天満 太郎
留学先:UCLA Cardiac Arrhythmia Center (USA)
2019年9月から、University of California, Los Angeles (UCLA)のCardiac Arrhythmia Centerで研究留学をしています。Chief ProfessorはKalyanam Shivkumar教授で、2008年より今の研究室を運営されています。本研究室では、不整脈の基礎研究はもちろんでありますが、そればかりではなくNeurocardiology: 自律神経と心臓(不整脈だけではなく心不全も)に着目しており、Nature CommuやJ Physiolといった基礎系雑誌に論文を発表されております。それだけではなく、William H. McAlpineといった著名な心臓解剖学者(恥ずかしながらUCLAにくるまで知りませんでした)が在籍していたため、心臓解剖学に関しても非常に明るい研究室であります。また、大きな研究室であり、上述の上司の他にもPrincipal Investigatorが4~5名存在し、それぞれに大学院生をかかえ日夜研究を行っております。私は幸運にもProf, Shivkumarのもと研究生活を開始することができました。まだ具体的な実験には至っておりませんが、彼からは「Virtual Electrocardiogram Sensing」という壮大な主題を仰せつかりました。正直荷が重い面もありますが、せっかくのアメリカ研究留学ですので、真正面からぶつかっていきたいと思います。将来的にはUCLAの附属病院であるRonald Regan Medical Center内における多くの難治不整脈症例に対して「Virtual Electrocardiogram Sensing」を用いた臨床応用ができればと考えております。現実を知らず(まだアメリカ研究期間が短いので…)、夢だけ語ってしまっている面もあり、お目汚しとなりましたらご容赦ください。

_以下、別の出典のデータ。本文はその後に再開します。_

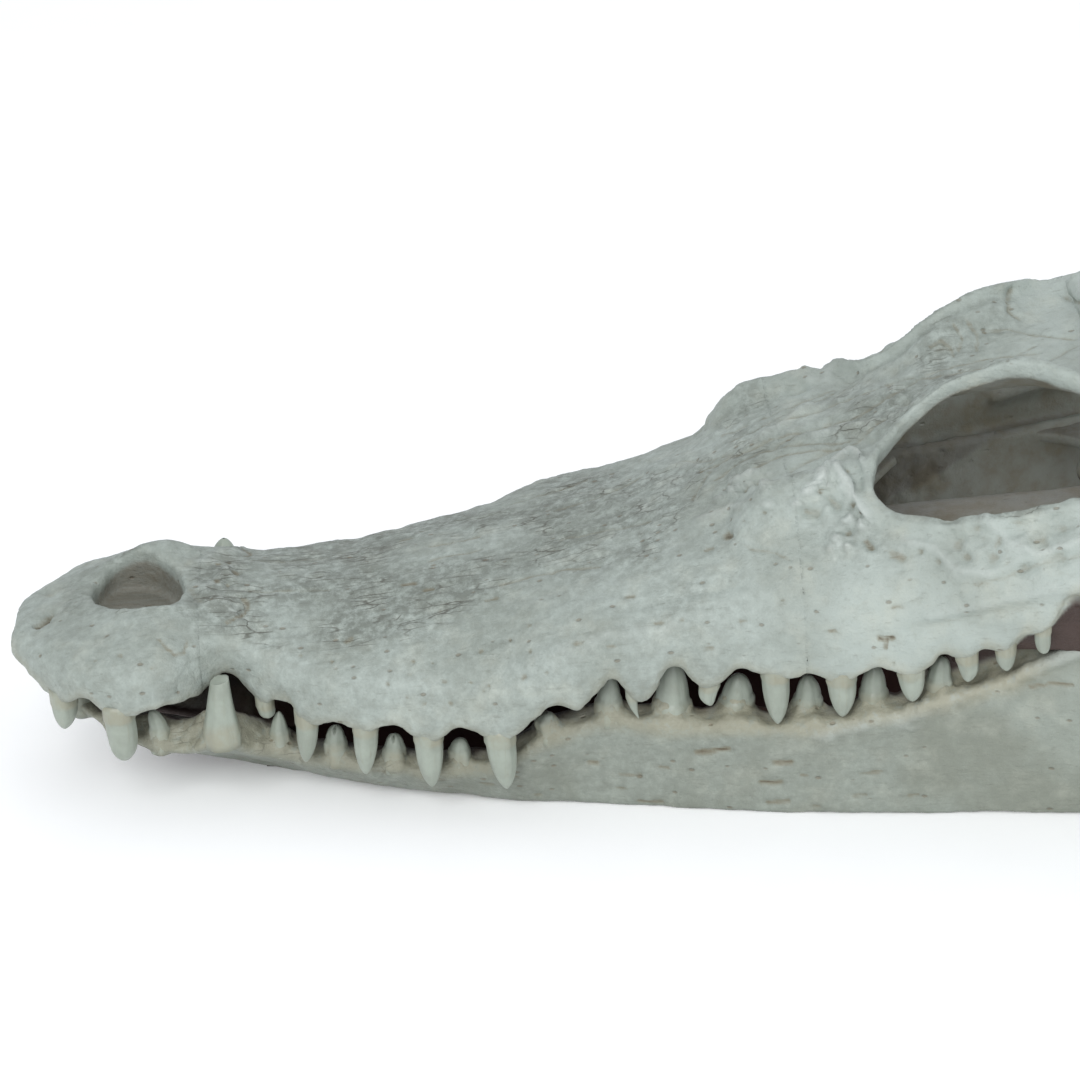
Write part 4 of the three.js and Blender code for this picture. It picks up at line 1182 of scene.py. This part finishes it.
def tooth_material():
    material, tree = new_material("tooth_enamel")
    plain = coordinates(tree, (1, 1, 1))
    upright = coordinates(tree, (1, 1, 0.12))
    cloud = noise_node(tree, plain, 160, 3)
    lines = noise_node(tree, upright, 900, 3, 0.6)
    base = mixed(tree, ramp(tree, cloud, 0.3, 0.7), *ENAMEL_COLOURS)
    root = maths(tree, "MULTIPLY", attribute(tree, "root"), ramp(tree, cloud, 0.2, 0.7))
    base = mixed(tree, maths(tree, "MULTIPLY", root, 0.6), base, TOOTH_ROOT)
    stripes = maths(tree, "MULTIPLY", ramp(tree, lines, 0.55, 0.75), 0.25)
    base = mixed(tree, stripes, base, TOOTH_STRIPE)
    finish(tree, base, 0.38, 0.5, lines, strength=0.35, depth=0.0004)
    return material


CRANIUM_BONE = bone_material("cranium_bone", *CRANIUM_COLOURS, streaks=0.35, roughness=0.55)
JAW_BONE = bone_material("jaw_bone", *JAW_COLOURS, streaks=0.4, roughness=0.5)
ENAMEL = tooth_material()


# ------------------------------------------------------------------ teeth
# Power of the taper and of the tip: a higher first number keeps the tooth thick for longer.
FORMS = {
    "long": (2.4, 0.7),
    "short": (2.1, 0.64),
    "stout": (4.2, 0.6),
    "stub": (3.4, 0.5),
    "leaf": (2.2, 0.8),
    "round": (3.0, 0.62),
    "notched": (3.2, 0.5),
    "splinter": (1.2, 0.9),
}
TOOTH_SIDES = 32
TOOTH_LEVELS = 34
ROOT = 4.0  # how deep a tooth runs on in the bone
CUT_TIP = 0.48  # width of the broken tooth's tip against its base
LOWER_COLLAR = 3.2  # height of the bare root round a lower tooth
UPPER_COLLAR = 0.6
UPPER_BULGE = 0.08  # how much wider a tooth is at its root
LOWER_BULGE = 0.16
CUT_BULGE = 0.03


def tooth_mesh(base, length, diameter, lean, form, rise, side, seed):
    """Skin of one tooth, and how much of a root each point is.

    rise is 1 for a lower tooth and -1 for an upper one.
    """
    rng = np.random.default_rng(seed)
    t = np.linspace(0, 1, TOOTH_LEVELS)
    heights = np.concatenate([[-ROOT, -ROOT / 2], length * (1 - (1 - t) ** 1.4)])
    share = np.clip(heights / length, 0, 1)
    if form == "cut":
        radius = diameter / 2 * (1 - (1 - CUT_TIP) * share**0.85)
        radius[-1] *= 0.6
    else:
        power, tip = FORMS[form]
        radius = diameter / 2 * np.maximum(1 - share**power, 0) ** tip
    collar = LOWER_COLLAR if rise > 0 else UPPER_COLLAR
    bulge = CUT_BULGE if form == "cut" else LOWER_BULGE if rise > 0 else UPPER_BULGE
    swell = 1 + bulge * (1 - smoothstep(heights, collar - 0.8, collar + 0.6))
    turn = 2 * np.pi * np.arange(TOOTH_SIDES) / TOOTH_SIDES
    ripple = 0.03 * np.cos(5 * turn + rng.random() * 6) + 0.02 * np.cos(9 * turn + rng.random() * 6)
    ragged = 0.05 * np.cos(3 * turn + rng.random() * 6) + 0.04 * np.cos(7 * turn + rng.random() * 6)
    bow = rng.normal(0, 0.25)
    rings = []
    for h, r, k, c in zip(heights, radius, share, swell):
        squeeze = 1 - (0.25 * k if form == "leaf" else 0.1 * k)
        rim = 1 + ripple + ragged * (c - 1) * 4
        along = lean * k**1.6 + bow * np.sin(np.pi * k) + r * c * rim * np.cos(turn)
        across = side * 0.8 * k + r * c * rim * squeeze * np.sin(turn)
        up = np.full_like(turn, h)
        if form == "cut":
            up = np.minimum(up, length * 0.96 + 0.5 * np.cos(turn - 0.6))
        if form == "notched":
            up = up - 1.3 * bump(np.cos(turn), -0.2, 0.35) * smoothstep(k, 0.6, 1.0)
        rings.append(np.stack([base[0] + along, base[1] + across, base[2] + rise * up], -1))
    points, quads, triangles = loft(rings)
    root = np.repeat(1 - smoothstep(heights, collar * 0.4, collar + 0.9), TOOTH_SIDES)
    return points, quads, triangles, np.concatenate([root, [1.0, 0.0]])


def tooth_row(name, teeth, side, row_y, row_z, rise):
    """One side's teeth of the upper or the lower jaw, as one piece."""
    points, triangles, roots = [], [], []
    count = 0
    for i, (s, length, diameter, lean, form) in enumerate(teeth):
        if side > 0 and rise > 0 and s == RIGHT_LONG_TOOTH[0]:
            length, form = RIGHT_LONG_TOOTH[1], "stout"
        base = (s, side * row_y(s), row_z(s))
        p, quads, caps, root = tooth_mesh(base, length, diameter, lean, form, rise, side, 700 + i)
        halves = np.vstack([quads[:, :3], quads[:, [0, 2, 3]], caps])
        points.append(p)
        triangles.append(halves + count)
        roots.append(root)
        count += len(p)
    points, triangles = np.vstack(points), np.vstack(triangles)
    if rise < 0:
        triangles = triangles[:, ::-1]
    piece = add_object(name, points, triangles, ENAMEL, root=np.concatenate(roots))
    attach(piece, "root")


# ------------------------------------------------------------------ building
def volume(points, quads):
    """Enclosed volume, negative where the faces look inwards."""
    a, b, c, d = (points[quads[:, k]] for k in range(4))
    return ((a * np.cross(b, c)).sum() + (a * np.cross(c, d)).sum()) / 6


def settled(points, field, claim):
    """Points of the seam, brought onto both the whole's surface and the cut."""
    moved = points.copy()
    for _ in range(4):
        for array in (field.d, claim):
            slope = field.slope(moved, array)
            step = field.sample(moved, array) / np.maximum((slope**2).sum(1), 0.25)
            moved -= slope * step[:, None]
    drift = moved - points
    length = np.linalg.norm(drift, axis=1, keepdims=True)
    return points + drift * np.minimum(1, VOXEL / np.maximum(length, 1e-9))


def add_bone(name, field, claim, weather_and_shade, material):
    """One bone: its share of the field's surface, weathered and painted with shade, with flat cuts to
    its neighbours.
    """
    points, quads = field.to_mesh(claim)
    if volume(points, quads) < 0:
        quads = quads[:, ::-1]
    normals = vertex_normals(points, quads)
    depth = field.sample(points)
    beside = np.abs(field.sample(points, claim))
    seam = (np.abs(depth) < CORNER) & (beside < CORNER)
    cut = (depth < -CORNER) & (beside < VOXEL)
    if seam.any():
        points[seam] = settled(points[seam], field, claim)
    joint = seam | cut
    slope = field.slope(points[joint])
    normals[joint] = slope / np.maximum(np.linalg.norm(slope, axis=1, keepdims=True), 1e-6)
    move, marks = weather_and_shade(points, normals)
    move = move * np.where(cut, np.clip(1 + depth / FADE, 0, 1), 1)
    points = points + normals * move[:, None]
    points[:, 2] = np.maximum(points[:, 2], 0)
    piece = add_object(f"{name}_bone", points, quads, material, **marks)
    sharpen(piece.data, cut[quads].any(1))
    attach(piece, "root")
    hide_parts(name)
    print(piece.name, len(quads))


def sharpen(mesh, cut_faces):
    """Sharp edges round the cut faces, so that the seam isn't shaded."""
    edges = np.empty(len(mesh.loops), np.int32)
    mesh.loops.foreach_get("edge_index", edges)
    count = np.bincount(edges, np.repeat(cut_faces, 4), len(mesh.edges))
    layer = mesh.attributes.new("sharp_edge", "BOOLEAN", "EDGE")
    layer.data.foreach_set("value", count == 1)


# Lowest and highest corner of each bone's box and its slot. A bone takes what those before
# it have left.
CRANIUM_CELLS = {
    "premaxilla": ((None, None, None), (PREMAXILLA_END, None, None), "snout_bone"),
    "maxilla": ((None, None, None), (MAXILLA_END, None, None), "snout_bone"),
    "skull_table": ((TABLE_FRONT, None, TABLE_UNDERSIDE), (None, None, None), "roof_bone"),
    "frontal": (
        (None, -ROOF_HALF_WIDTH, ROOF_UNDERSIDE), (TABLE_FRONT, ROOF_HALF_WIDTH, None), "roof_bone",
    ),
    "palatines": (
        (None, -PALATE_HALF_WIDTH, None), (PTERYGOID_FRONT, PALATE_HALF_WIDTH, None), "base_bone",
    ),
    "braincase": (
        (PTERYGOID_FRONT, -BRAINCASE_HALF_WIDTH, BRAINCASE_UNDERSIDE),
        (None, BRAINCASE_HALF_WIDTH, None), "base_bone",
    ),
    "pterygoids": (
        (PTERYGOID_FRONT, -PTERYGOID_HALF_WIDTH, None),
        (None, PTERYGOID_HALF_WIDTH, BRAINCASE_UNDERSIDE), "base_bone",
    ),
    "quadrate_left": ((QUADRATE_FRONT, None, None), (None, 0, None), "base_bone"),
    "quadrate_right": ((QUADRATE_FRONT, 0, None), (None, None, None), "base_bone"),
    "jugal_left": ((None, None, None), (None, 0, None), "roof_bone"),
    "jugal_right": ((None, 0, None), (None, None, None), "roof_bone"),
}
JAW_CELLS = {
    "dentary": ((None, None, None), (DENTARY_END, None, None), "jaw_bone"),
    "surangular": ((None, None, None), (SURANGULAR_END, None, None), "jaw_bone"),
    "articular": ((None, None, None), (None, None, None), "jaw_bone"),
}

cranium, orbits = cranium_field()
cranium.soften(SKIN)
shape_cranium(cranium, orbits)
weather_and_shade = partial(weather_and_shade_cranium, cranium)
for name, slot, claim in cranium.cells(CRANIUM_CELLS):
    add_bone(name, cranium, claim, weather_and_shade, CRANIUM_BONE)

jaws = {side: jaw_field(side) for side in (-1, 1)}
weather_and_shade = partial(weather_and_shade_jaw, jaws[-1])
for side, name in ((-1, "left"), (1, "right")):
    for bone, slot, claim in jaws[side].cells(JAW_CELLS):
        add_bone(f"{bone}_{name}", jaws[side], claim, weather_and_shade, JAW_BONE)
    tooth_row(
        f"upper_teeth_{name}", UPPER_TEETH, side,
        lambda s: half_width(s) - UPPER_TOOTH_INSET, upper_margin, -1,
    )
    tooth_row(
        f"lower_teeth_{name}", LOWER_TEETH, side,
        lambda s: jaw_top_y(s) - LOWER_TOOTH_INSET, jaw_top, 1,
    )


# ------------------------------------------------------------------ floor, light and camera
FLOOR_REACH = 6.0  # metres
FLOOR_GLOW = 0.12
SHADOW_SHEET_HEIGHT = 0.3  # how far the painted-shadow sheet lies above the floor, in millimetres
# Name, place, what it points at, width and power of each light, in metres and watts.
LIGHTS = (
    ("key", (-0.6, -1.3, 1.15), (0.0, 0.0, 0.05), 1.1, 17),
    ("fill", (0.9, -1.0, 0.8), (0.05, 0.0, 0.05), 1.4, 5),
    ("back", (0.2, 1.3, 1.2), (0.0, 0.0, 0.05), 1.2, 3.5),
)


def add_sheet(name, corners, grain, first, second, roughness):
    """A flat sheet of the stage in two mottled colours. Gives its shader."""
    mesh = bpy.data.meshes.new(name)
    mesh.from_pydata(corners, [], [tuple(range(len(corners)))])
    sheet = bpy.data.objects.new(name, mesh)
    bpy.context.collection.objects.link(sheet)
    material, tree = new_material(name)
    spots = noise_node(tree, coordinates(tree, (1, 1, 1)), grain, 3)
    shader = finish(tree, mixed(tree, spots, first, second), roughness)
    mesh.materials.append(material)
    return shader


def add_floor():
    r = FLOOR_REACH
    corners = [(-r, -r, 0), (r, -r, 0), (r, r, 0), (-r, r, 0)]
    shader = add_sheet("floor", corners, 40, (0.86, 0.865, 0.87, 1), (0.9, 0.905, 0.91, 1), 0.9)
    shader.inputs["Emission Color"].default_value = (1, 1, 1, 1)
    shader.inputs["Emission Strength"].default_value = FLOOR_GLOW


def add_shadow_sheet():
    """A dark sheet on the floor inside the lower jaw: painted shadow, which darkens the gaps of the
    teeth.
    """
    s = np.arange(SYMPHYSIS_END + 4, SHADOW_SHEET_END + 1, 6.0)
    y = jaw_foot_y(s) - SHADOW_SHEET_INSET
    edge = np.concatenate([np.stack([s, -y], -1), np.stack([s, y], -1)[::-1]])
    corners = metres(np.column_stack([edge, np.full(len(edge), SHADOW_SHEET_HEIGHT)]))
    add_sheet("shadow_sheet", corners.tolist(), 700, colour(44, 20, 17), colour(62, 30, 24), 1.0)


def add_light(name, place, aim, size, power):
    data = bpy.data.lights.new(name, "AREA")
    data.shape = "DISK"
    data.size = size
    data.energy = power
    lamp = bpy.data.objects.new(name, data)
    lamp.location = place
    lamp.rotation_euler = (Vector(aim) - Vector(place)).to_track_quat("-Z", "Y").to_euler()
    bpy.context.collection.objects.link(lamp)


def add_world():
    world = bpy.data.worlds.new("studio")
    world.use_nodes = True
    background = world.node_tree.nodes["Background"]
    background.inputs[0].default_value = (0.93, 0.96, 1.0, 1)
    background.inputs[1].default_value = 0.75
    bpy.context.scene.world = world


def add_camera():
    ahead, right, up = camera_axes()
    data = bpy.data.cameras.new("camera")
    data.sensor_width = SENSOR
    data.lens = FOCAL_PIXELS / IMAGE * SENSOR
    data.clip_start = 0.01
    camera = bpy.data.objects.new("camera", data)
    eye = metres(AIM - ahead * DISTANCE)
    turned = Matrix([right, up, -ahead]).transposed().to_4x4()
    turned.translation = Vector(eye)
    camera.matrix_world = turned
    bpy.context.collection.objects.link(camera)
    bpy.context.scene.camera = camera


add_floor()
add_shadow_sheet()
add_world()
for light in LIGHTS:
    add_light(*light)
add_camera()
bpy.context.scene.view_settings.view_transform = "Standard"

次に研究室だけではなく具体的な生活に関しても記載します。一番驚かされたのは、こちらの生活は本当に朝が早いということです。実験が7時から始まるので毎日6時頃に自宅をでておりますが、驚くことにこのような朝早くから店舗が開いており、通行人もたくさんいます。これには本当に驚かされたとともに、アメリカの勤勉さを感じました(渡米前とは全く印象が違います)。また、月並みですがアメリカは多様性に富んでおります。私の研究室でも北米・ヨーロッパ・中東・アフリカ・アジアとほぼすべての人種がいるのではないかと思いますし、娘の小学校、妻の大学(妻は英語勉強のためLocal Collegeに通いだしました(なんと無料です))でも同様であります。アメリカは、この多様性を拒絶するのではなく昇華させていくことでいずれに対しても対応できる強さを育てているのではないかと感じます。このことを肌で感じることは、文化・生活環境の違いに戸惑い・苦労することが多々ある私たち家族ですが、それ以上に大きい人生経験となるのではないかと思っております。
まだ期間が短く、自分自身も海外留学をすべて経験しているわけではありませんが、この短期間でもこのような経験ができました。本文を読んでいる医局若手医師や循環器内科医を目指す研修医・医学生には、海外留学を視野にいれることを切に願います。
最後となりましたが、この場をお借りして海外留学の機会を与えて下さった安斉 俊久 教授、循環病態内科学および同門会の先生方へ心より感謝申し上げます。